▶ GOAL: Using the records below, quote only the span that opens with the line containing "Write the Blender Python" and closes with the line containing "WALL = 0.0022", exactly and inclusively.

▶ GIVEN INFORMATION:
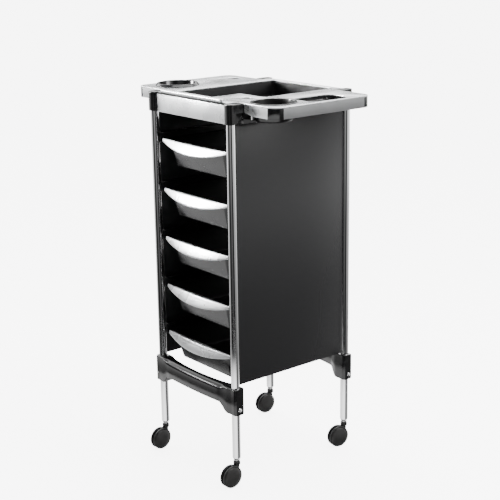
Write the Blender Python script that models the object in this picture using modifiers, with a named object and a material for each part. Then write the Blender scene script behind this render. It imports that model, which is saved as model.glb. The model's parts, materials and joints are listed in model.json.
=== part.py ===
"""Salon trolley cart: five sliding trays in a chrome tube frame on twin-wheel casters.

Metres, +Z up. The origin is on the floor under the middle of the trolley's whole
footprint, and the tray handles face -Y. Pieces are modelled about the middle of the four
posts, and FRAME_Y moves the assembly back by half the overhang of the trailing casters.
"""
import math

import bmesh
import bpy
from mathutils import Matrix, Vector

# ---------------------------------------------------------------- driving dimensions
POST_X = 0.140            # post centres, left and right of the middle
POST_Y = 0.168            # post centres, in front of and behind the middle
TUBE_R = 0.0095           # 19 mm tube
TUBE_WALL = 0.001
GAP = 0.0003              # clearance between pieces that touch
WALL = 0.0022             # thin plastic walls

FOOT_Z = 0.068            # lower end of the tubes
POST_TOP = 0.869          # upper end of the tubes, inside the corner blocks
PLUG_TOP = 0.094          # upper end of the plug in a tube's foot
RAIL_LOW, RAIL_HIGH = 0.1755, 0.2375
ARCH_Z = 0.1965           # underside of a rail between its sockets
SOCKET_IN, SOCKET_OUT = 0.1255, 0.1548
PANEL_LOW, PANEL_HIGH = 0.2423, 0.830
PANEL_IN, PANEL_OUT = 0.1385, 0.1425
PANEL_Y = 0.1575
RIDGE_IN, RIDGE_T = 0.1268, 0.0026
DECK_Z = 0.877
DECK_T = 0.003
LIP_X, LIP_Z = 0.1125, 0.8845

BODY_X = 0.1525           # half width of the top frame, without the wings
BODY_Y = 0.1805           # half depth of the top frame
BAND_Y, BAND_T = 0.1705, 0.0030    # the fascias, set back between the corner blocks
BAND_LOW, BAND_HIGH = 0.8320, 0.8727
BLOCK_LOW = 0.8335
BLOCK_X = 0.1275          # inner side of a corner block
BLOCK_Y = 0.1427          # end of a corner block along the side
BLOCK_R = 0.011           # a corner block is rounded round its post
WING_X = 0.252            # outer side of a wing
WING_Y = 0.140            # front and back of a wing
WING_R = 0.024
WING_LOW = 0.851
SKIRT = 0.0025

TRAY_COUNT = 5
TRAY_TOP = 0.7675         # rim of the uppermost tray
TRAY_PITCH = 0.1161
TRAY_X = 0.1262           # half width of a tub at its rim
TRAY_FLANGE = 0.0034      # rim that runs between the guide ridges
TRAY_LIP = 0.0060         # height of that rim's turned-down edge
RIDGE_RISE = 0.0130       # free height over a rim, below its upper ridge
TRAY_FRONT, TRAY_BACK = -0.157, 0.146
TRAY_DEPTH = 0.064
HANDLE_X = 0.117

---

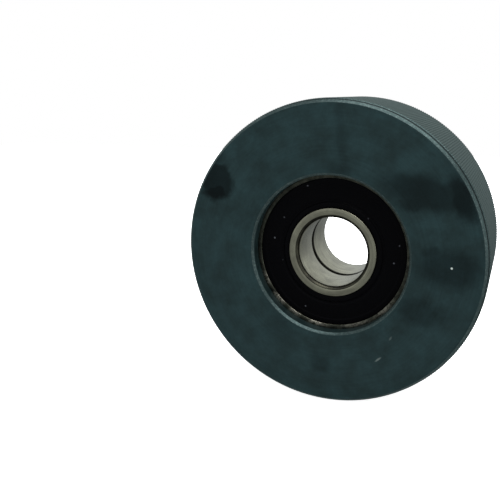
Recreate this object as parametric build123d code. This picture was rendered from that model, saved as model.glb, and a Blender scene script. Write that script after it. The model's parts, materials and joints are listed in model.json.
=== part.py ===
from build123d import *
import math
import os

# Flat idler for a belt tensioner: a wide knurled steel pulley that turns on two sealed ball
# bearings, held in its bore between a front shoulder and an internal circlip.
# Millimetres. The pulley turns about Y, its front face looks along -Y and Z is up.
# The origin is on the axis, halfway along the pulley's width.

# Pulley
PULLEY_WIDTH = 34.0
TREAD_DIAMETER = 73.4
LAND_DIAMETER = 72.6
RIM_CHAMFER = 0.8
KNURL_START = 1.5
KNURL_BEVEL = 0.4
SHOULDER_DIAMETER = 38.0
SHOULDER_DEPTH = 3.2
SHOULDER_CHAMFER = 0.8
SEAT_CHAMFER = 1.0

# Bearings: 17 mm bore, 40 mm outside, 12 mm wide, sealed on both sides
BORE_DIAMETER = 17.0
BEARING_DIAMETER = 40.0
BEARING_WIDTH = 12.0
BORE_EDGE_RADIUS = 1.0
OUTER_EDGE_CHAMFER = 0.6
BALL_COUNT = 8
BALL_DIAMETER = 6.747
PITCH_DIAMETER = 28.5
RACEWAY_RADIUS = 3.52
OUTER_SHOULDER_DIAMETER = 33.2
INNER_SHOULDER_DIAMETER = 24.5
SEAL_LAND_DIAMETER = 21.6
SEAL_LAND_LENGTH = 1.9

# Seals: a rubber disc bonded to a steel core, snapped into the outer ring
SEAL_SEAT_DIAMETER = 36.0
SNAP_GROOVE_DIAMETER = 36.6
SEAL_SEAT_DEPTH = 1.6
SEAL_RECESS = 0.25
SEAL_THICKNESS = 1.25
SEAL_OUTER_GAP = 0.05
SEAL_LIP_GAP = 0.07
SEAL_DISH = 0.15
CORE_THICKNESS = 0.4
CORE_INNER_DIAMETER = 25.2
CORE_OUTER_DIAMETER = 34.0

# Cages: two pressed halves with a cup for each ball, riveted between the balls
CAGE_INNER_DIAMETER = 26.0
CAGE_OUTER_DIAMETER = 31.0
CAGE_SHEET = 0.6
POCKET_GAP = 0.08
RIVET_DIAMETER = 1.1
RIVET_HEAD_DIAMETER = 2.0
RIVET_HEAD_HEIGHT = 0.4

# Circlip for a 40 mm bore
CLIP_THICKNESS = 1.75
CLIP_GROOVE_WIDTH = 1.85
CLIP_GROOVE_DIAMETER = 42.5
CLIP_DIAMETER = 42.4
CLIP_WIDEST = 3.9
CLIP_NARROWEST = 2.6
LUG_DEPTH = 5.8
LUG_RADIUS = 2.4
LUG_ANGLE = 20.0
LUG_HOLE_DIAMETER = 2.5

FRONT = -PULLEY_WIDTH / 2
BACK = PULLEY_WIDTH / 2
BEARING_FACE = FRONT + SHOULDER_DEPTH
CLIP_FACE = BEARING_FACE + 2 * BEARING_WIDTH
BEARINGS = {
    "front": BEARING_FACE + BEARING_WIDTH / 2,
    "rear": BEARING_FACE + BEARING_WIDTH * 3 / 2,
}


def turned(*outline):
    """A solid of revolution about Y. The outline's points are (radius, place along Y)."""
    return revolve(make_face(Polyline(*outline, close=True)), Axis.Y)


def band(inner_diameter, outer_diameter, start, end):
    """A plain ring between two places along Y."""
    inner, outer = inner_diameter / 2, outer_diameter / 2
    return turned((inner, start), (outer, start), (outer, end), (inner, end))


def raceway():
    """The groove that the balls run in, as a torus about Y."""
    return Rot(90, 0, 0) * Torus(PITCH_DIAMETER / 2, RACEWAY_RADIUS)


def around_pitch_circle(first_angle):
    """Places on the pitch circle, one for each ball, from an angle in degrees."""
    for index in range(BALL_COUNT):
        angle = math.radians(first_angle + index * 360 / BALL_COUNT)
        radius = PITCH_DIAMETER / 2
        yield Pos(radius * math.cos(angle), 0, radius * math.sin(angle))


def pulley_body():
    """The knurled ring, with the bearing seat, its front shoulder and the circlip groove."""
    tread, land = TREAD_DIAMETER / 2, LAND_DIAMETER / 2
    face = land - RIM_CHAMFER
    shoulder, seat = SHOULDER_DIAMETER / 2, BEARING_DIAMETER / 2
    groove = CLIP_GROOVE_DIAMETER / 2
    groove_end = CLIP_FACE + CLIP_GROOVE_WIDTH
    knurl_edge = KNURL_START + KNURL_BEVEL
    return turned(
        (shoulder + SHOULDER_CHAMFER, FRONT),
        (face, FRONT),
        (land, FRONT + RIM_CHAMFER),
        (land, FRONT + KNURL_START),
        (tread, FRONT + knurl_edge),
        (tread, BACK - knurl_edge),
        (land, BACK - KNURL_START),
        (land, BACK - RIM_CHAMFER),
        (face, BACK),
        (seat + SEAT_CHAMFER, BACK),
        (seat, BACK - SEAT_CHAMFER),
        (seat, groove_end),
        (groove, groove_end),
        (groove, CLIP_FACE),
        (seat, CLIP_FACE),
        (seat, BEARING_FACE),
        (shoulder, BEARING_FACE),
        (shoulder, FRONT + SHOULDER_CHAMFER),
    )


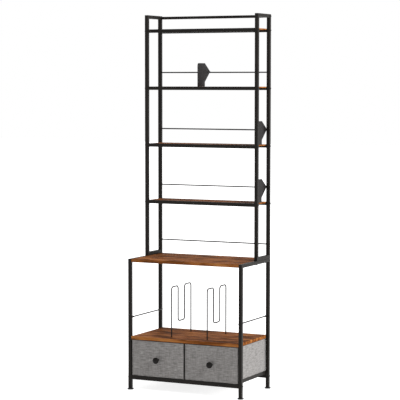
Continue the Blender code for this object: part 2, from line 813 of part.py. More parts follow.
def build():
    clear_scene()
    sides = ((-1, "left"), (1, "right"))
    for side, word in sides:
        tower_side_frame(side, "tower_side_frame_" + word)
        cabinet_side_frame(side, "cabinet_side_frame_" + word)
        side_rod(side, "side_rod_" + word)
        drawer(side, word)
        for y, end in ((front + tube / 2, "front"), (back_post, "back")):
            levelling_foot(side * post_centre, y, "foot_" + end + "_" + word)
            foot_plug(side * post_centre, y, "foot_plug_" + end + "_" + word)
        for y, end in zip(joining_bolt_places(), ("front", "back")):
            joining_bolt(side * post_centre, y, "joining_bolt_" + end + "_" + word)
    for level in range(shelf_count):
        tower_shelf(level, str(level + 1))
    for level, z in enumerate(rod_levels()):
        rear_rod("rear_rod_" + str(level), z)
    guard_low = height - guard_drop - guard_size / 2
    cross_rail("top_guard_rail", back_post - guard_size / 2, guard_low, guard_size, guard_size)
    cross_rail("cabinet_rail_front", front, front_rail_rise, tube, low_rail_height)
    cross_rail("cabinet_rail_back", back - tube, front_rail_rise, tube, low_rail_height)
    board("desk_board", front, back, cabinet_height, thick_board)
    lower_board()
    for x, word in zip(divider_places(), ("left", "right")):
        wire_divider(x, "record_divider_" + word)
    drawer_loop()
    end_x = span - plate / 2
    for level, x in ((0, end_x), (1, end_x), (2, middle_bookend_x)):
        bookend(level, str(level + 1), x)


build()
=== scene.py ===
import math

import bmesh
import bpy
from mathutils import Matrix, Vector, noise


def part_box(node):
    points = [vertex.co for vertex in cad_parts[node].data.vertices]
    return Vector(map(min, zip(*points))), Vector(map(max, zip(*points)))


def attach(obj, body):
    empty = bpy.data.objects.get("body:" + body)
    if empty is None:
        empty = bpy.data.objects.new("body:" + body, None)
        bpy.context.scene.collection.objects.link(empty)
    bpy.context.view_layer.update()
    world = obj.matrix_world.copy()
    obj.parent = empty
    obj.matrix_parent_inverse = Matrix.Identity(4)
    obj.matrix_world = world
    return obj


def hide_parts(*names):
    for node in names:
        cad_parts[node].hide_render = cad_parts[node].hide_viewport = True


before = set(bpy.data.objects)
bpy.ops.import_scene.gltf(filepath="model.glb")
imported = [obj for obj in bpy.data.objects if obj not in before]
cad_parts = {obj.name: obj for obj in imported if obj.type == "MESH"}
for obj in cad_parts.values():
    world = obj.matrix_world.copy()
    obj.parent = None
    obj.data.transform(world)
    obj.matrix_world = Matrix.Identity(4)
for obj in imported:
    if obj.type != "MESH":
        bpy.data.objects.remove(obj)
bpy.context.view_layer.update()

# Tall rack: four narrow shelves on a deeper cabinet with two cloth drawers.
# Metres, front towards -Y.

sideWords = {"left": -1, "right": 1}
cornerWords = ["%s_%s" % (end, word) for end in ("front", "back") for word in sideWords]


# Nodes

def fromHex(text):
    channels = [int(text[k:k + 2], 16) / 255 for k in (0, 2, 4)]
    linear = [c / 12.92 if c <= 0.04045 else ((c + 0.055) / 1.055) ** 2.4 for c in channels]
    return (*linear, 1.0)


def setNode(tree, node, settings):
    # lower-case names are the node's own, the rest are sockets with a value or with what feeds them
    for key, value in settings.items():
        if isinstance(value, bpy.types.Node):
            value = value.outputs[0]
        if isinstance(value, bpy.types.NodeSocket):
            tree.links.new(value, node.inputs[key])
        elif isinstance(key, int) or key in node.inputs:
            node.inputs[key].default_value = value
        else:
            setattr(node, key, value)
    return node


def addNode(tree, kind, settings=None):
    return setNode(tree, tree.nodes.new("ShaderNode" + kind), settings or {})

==

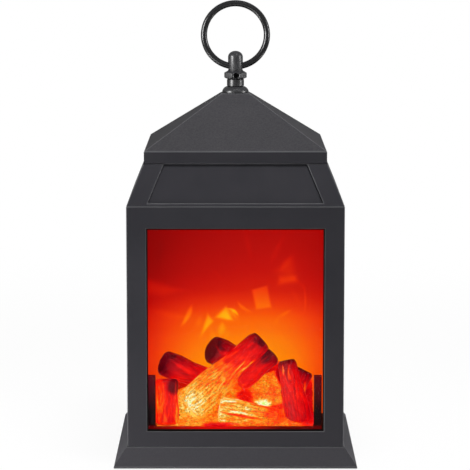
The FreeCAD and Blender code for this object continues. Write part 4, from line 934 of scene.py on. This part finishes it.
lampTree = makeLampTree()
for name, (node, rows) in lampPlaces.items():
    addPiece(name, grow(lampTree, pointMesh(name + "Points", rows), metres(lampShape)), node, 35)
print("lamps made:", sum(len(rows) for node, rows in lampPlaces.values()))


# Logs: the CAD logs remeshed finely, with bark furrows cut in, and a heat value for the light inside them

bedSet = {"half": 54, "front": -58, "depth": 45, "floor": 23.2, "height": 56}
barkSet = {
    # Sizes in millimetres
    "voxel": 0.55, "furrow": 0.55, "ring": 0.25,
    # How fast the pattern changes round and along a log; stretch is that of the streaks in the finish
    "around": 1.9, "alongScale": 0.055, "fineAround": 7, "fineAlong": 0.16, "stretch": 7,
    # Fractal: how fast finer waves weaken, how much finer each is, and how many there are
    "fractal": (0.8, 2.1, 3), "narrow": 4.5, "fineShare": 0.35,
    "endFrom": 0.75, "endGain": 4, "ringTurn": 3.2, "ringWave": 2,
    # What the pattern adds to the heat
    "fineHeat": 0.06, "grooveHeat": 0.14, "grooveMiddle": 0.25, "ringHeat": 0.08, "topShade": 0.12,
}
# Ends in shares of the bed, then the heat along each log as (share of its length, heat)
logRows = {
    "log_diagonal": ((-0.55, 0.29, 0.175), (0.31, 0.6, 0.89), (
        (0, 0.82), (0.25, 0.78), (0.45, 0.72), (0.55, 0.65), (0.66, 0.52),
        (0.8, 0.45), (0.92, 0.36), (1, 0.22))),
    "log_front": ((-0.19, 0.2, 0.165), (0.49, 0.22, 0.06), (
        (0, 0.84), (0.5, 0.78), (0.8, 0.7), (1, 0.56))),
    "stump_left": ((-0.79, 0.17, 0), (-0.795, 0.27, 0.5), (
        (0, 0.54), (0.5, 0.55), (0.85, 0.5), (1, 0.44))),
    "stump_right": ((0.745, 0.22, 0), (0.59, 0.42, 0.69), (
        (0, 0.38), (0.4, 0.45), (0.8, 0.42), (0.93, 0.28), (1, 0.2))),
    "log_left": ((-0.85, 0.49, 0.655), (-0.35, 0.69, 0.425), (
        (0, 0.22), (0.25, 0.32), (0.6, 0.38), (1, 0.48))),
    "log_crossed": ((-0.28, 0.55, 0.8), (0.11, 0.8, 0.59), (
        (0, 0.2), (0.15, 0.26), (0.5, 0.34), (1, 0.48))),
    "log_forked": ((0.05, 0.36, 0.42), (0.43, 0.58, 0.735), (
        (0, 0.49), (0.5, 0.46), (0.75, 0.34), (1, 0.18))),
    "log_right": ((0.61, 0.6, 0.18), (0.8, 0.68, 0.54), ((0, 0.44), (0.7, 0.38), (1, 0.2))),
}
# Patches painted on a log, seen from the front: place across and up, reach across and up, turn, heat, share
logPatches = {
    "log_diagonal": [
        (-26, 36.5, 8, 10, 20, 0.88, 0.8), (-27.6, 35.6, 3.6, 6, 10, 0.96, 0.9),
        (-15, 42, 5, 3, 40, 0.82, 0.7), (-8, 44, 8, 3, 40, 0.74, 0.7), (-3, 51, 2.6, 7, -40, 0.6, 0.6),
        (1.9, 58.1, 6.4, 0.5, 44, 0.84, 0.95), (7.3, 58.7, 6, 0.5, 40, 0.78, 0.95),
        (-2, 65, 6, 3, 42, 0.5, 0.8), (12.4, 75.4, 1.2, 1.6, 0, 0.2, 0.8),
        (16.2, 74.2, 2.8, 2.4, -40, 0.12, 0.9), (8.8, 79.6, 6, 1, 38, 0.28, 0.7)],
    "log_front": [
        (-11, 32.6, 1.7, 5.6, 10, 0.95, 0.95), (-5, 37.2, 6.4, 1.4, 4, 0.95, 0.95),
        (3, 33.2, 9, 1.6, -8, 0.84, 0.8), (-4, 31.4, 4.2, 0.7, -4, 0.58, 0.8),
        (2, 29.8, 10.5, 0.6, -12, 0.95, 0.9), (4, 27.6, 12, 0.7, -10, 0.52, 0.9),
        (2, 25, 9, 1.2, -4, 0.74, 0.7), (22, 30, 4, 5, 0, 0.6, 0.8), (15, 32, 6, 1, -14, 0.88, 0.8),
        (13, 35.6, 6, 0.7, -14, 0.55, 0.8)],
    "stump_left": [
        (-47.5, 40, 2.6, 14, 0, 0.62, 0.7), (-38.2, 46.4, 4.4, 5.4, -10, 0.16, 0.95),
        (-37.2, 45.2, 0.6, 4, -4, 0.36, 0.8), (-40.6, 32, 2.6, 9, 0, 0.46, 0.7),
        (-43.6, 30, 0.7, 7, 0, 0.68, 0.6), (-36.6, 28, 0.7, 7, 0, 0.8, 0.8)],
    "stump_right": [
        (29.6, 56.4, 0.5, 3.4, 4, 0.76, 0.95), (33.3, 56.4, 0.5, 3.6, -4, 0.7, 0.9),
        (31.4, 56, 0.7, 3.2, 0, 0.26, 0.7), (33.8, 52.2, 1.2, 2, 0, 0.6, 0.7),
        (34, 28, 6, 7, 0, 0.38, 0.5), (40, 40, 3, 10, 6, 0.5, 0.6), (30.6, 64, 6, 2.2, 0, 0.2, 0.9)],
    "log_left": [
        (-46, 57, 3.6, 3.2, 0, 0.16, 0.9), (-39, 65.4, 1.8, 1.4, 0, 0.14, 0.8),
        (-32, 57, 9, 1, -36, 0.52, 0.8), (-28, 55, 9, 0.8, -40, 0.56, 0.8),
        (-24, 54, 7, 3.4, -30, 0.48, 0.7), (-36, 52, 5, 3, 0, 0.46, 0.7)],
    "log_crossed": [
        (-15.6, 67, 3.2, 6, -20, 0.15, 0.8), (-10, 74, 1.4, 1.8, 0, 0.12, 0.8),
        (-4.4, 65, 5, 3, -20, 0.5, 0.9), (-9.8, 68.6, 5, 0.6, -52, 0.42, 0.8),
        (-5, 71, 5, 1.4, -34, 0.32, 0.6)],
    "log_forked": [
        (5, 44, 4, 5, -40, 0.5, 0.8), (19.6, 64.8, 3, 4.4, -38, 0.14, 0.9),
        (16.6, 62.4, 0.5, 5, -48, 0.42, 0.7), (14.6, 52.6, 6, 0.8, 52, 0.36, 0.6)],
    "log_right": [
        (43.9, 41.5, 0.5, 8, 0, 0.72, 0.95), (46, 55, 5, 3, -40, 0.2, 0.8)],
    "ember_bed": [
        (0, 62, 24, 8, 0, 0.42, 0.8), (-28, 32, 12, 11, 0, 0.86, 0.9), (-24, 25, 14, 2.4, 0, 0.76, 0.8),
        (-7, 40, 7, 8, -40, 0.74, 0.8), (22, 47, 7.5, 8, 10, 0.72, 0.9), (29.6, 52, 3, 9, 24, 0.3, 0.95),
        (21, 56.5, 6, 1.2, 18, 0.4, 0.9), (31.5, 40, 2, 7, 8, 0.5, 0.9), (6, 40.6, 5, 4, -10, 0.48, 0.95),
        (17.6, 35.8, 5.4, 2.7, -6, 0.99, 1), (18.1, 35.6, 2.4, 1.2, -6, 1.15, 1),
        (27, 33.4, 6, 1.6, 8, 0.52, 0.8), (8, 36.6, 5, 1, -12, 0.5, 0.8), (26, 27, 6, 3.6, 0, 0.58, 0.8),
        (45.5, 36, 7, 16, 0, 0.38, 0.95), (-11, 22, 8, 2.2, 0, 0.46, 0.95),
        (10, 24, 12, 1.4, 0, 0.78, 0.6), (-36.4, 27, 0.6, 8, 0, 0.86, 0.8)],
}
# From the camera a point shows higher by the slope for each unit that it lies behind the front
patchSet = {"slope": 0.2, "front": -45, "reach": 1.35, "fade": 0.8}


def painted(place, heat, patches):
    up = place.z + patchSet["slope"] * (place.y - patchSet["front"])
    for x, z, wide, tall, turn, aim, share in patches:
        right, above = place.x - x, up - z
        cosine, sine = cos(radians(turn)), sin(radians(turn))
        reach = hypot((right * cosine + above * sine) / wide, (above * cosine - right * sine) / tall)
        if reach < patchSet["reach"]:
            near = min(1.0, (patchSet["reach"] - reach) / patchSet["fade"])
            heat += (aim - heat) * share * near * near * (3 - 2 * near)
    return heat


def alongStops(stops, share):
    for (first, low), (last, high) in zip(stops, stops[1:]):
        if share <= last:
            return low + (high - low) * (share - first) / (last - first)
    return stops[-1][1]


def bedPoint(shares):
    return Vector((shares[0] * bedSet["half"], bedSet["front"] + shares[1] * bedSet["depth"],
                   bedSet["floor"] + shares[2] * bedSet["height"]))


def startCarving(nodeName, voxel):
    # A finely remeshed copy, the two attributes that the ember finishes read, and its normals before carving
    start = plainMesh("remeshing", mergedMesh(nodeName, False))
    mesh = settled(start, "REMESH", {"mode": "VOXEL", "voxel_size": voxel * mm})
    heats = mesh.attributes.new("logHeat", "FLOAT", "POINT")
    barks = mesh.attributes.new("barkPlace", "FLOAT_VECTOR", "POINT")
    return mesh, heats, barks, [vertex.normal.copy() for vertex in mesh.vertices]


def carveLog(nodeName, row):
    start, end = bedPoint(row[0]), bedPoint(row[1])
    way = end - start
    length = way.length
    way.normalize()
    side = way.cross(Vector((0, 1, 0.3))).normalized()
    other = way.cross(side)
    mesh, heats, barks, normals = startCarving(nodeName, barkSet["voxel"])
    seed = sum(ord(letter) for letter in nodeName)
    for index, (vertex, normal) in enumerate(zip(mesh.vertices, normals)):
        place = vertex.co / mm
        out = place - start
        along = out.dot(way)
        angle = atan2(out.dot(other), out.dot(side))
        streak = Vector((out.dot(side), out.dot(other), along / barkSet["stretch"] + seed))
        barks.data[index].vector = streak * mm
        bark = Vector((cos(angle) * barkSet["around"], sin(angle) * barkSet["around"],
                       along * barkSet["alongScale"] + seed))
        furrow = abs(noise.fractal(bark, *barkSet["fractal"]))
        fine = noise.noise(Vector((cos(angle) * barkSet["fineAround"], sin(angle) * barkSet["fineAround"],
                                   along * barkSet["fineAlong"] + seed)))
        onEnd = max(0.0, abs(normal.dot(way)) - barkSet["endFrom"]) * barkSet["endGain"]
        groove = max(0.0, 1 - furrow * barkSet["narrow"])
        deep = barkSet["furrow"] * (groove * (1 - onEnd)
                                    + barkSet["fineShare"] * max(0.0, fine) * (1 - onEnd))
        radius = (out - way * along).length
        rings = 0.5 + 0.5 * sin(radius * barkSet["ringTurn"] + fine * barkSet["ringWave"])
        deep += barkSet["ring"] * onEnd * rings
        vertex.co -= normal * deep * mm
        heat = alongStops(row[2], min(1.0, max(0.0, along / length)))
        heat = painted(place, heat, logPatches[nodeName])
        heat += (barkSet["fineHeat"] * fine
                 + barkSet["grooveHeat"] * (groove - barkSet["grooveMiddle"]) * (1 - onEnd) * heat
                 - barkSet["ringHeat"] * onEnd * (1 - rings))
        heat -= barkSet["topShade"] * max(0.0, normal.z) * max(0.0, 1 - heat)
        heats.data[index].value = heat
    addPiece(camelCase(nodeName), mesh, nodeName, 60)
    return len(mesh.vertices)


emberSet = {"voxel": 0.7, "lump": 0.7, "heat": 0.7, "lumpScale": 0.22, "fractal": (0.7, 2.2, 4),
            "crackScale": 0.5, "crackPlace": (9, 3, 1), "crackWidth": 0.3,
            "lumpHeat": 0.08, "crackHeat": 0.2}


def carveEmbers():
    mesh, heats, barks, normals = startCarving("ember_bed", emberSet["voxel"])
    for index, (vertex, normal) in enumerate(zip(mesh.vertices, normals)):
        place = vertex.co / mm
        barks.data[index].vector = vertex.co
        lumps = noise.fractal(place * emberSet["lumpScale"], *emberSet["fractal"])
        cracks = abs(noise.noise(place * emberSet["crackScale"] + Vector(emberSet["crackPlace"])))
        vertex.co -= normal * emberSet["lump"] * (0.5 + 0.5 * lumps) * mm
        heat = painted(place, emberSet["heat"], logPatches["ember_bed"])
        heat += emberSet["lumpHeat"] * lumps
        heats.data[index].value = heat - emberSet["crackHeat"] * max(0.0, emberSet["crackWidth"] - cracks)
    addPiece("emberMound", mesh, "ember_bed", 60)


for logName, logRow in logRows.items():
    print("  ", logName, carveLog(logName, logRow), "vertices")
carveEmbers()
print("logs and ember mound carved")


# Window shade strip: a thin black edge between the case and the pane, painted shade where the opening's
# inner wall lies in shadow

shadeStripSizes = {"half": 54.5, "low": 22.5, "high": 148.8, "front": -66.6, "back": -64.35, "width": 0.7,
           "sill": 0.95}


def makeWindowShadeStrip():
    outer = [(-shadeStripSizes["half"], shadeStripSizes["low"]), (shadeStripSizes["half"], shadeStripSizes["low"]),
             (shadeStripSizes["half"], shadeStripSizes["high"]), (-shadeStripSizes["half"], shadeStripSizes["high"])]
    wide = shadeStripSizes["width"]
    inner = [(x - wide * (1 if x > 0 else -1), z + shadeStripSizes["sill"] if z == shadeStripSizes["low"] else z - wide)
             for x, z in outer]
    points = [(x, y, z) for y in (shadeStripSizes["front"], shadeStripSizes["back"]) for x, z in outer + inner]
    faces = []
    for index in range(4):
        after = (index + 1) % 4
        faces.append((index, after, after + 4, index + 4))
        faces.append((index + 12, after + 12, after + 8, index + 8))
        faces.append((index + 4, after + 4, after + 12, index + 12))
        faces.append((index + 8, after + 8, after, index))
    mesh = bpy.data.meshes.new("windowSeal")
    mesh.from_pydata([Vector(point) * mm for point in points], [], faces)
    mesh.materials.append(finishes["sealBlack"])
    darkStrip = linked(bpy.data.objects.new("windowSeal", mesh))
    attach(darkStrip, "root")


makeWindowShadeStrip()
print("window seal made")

▶ RESULT OF THIS EXERCISE:
Write the Blender Python script that models the object in this picture using modifiers, with a named object and a material for each part. Then write the Blender scene script behind this render. It imports that model, which is saved as model.glb. The model's parts, materials and joints are listed in model.json.
=== part.py ===
"""Salon trolley cart: five sliding trays in a chrome tube frame on twin-wheel casters.

Metres, +Z up. The origin is on the floor under the middle of the trolley's whole
footprint, and the tray handles face -Y. Pieces are modelled about the middle of the four
posts, and FRAME_Y moves the assembly back by half the overhang of the trailing casters.
"""
import math

import bmesh
import bpy
from mathutils import Matrix, Vector

# ---------------------------------------------------------------- driving dimensions
POST_X = 0.140            # post centres, left and right of the middle
POST_Y = 0.168            # post centres, in front of and behind the middle
TUBE_R = 0.0095           # 19 mm tube
TUBE_WALL = 0.001
GAP = 0.0003              # clearance between pieces that touch
WALL = 0.0022             # thin plastic walls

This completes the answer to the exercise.